Несомненно, что, размышляя об "Орлеанской девственнице" Вольтера, Пушкин имел в виду и свою поэму "Гавриилиада". Возможно, что поэт вспоминал о ней же, когда писал: "Многое желал бы я уничтожить, как недостойное и моего дарования, каково бы оно ни было. Иное тяготеет, как упрёк, на совести моей".

Возможно, что и великое его стихотворение "Когда для смертного умолкнет шумный день" заканчивается строфой, в которой Пушкин говорит об этом тяжком грехе молодости:

И с отвращением читая жизнь мою,Я трепещу и проклинаю,И горько жалуюсь, и горько слёзы лью,Но строк печальных не смываю.

Совесть, власть которой над творцом отвергала Цветаева, мучила Александра Сергеевича.
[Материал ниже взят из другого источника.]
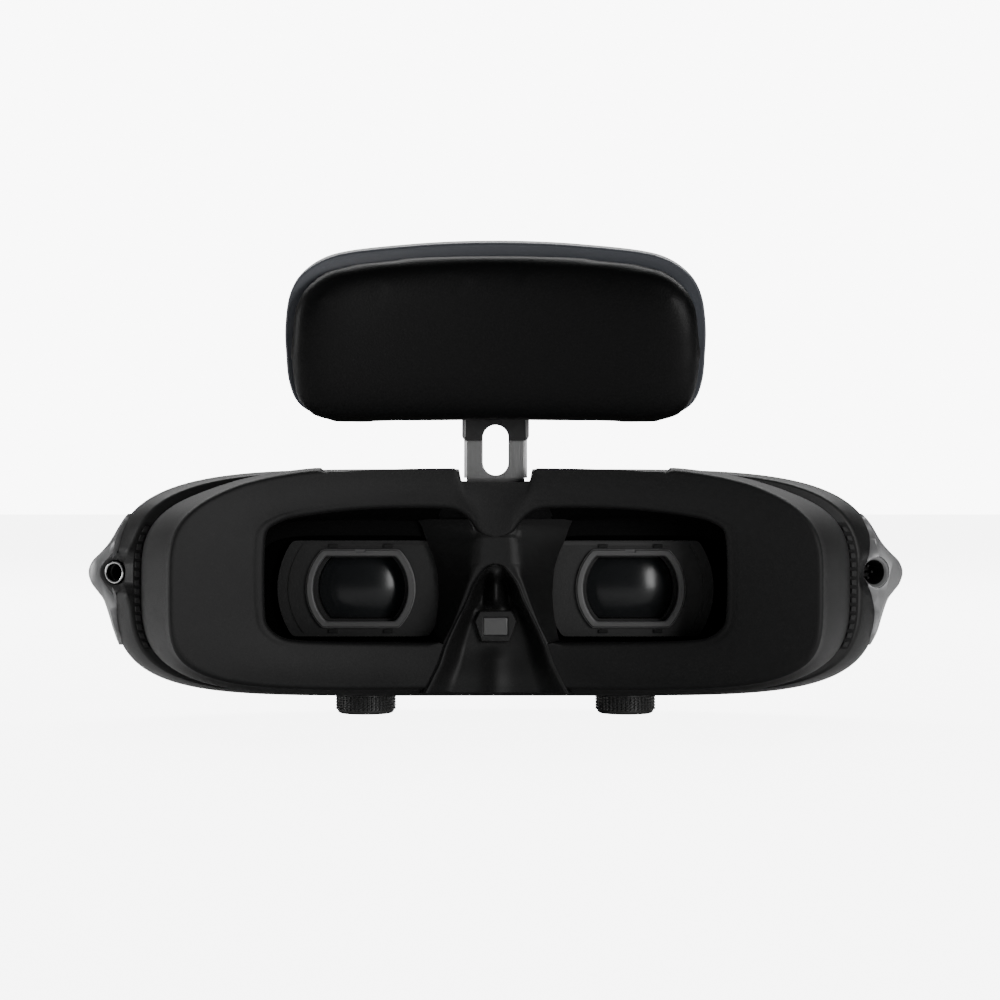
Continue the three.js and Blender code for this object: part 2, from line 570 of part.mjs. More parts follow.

А потому о "Гавриилиаде" надо поговорить поподробнее.

* * *

В 1828 году слуги одного петербургского офицера написали жалобу петербургскому митрополиту Серафиму, что их хозяин читает им "развратное сочинение" под заглавием "Гавриилиада" и тем самым отвращает их от православной веры. Митрополиту была передана и рукопись поэмы, под которой стояла фамилия Пушкина. Скандал достиг ушей императора, который приказал разобраться в происшедшем. По указанию государя Пушкина допросили, чтобы выяснить, им ли была написана поэма, если им, то в каком году, имеется ли текст поэмы при нём. Пушкин ответил кратко: "1. Не мною; 2. В первый раз я видел Гавриилиаду в Лицее в 15-м или 16-м году и переписал её; не помню, куда дел её, но с тех пор не видел её. 3. Не имею. 10-ого класса Александр Пушкин". Но государь остался недоволен подобным ответом и призвал члена комиссии, образованной для расследования дела о "Гавриилиаде", вновь спросить у Пушкина: "От кого получил он в 15-м или 16-м году, находясь в лицее, упомянутую поэму, изъяснив, что открытие автора уничтожит всякое сомнение по поводу обращающихся экземпляров сего сочинения под именем Пушкина". На этот вопрос Государю было отвечено так:

"1828 года, августа 19, нижеподписавшийся 10 класса Александр Пушкин вследствие высочайшего повеления, объявленного г. главнокомандующим в С. -Петербурге и Кронштадте, был призван к с. -петербургскому военному губернатору, спрашиваем, от кого именно получил поэму под названием Гавриилиада, показал: — Рукопись ходила между офицерами гусарского полка, но от кого из них именно я достал оную, я никак не упомню. Мой же список сжёг я, вероятно, в 20-м году. Осмеливаюсь прибавить, что ни в одном из моих сочинений, даже из тех, в коих я наиболее раскаиваюсь, нет следов духа безверия или кощунства над религиею. Тем прискорбнее для меня мнение, приписывающее мне произведение жалкое и постыдное".

28 августа Государь прочитал ответ Пушкина, после чего приказал: "Гр. Толстому призвать Пушкина к себе и сказать ему моим именем, что, зная лично Пушкина, я его слову верю. Но желаю, чтобы он помог правительству открыть, кто мог сочинить подобную мерзость и обидеть Пушкина, выпуская оную под его именем".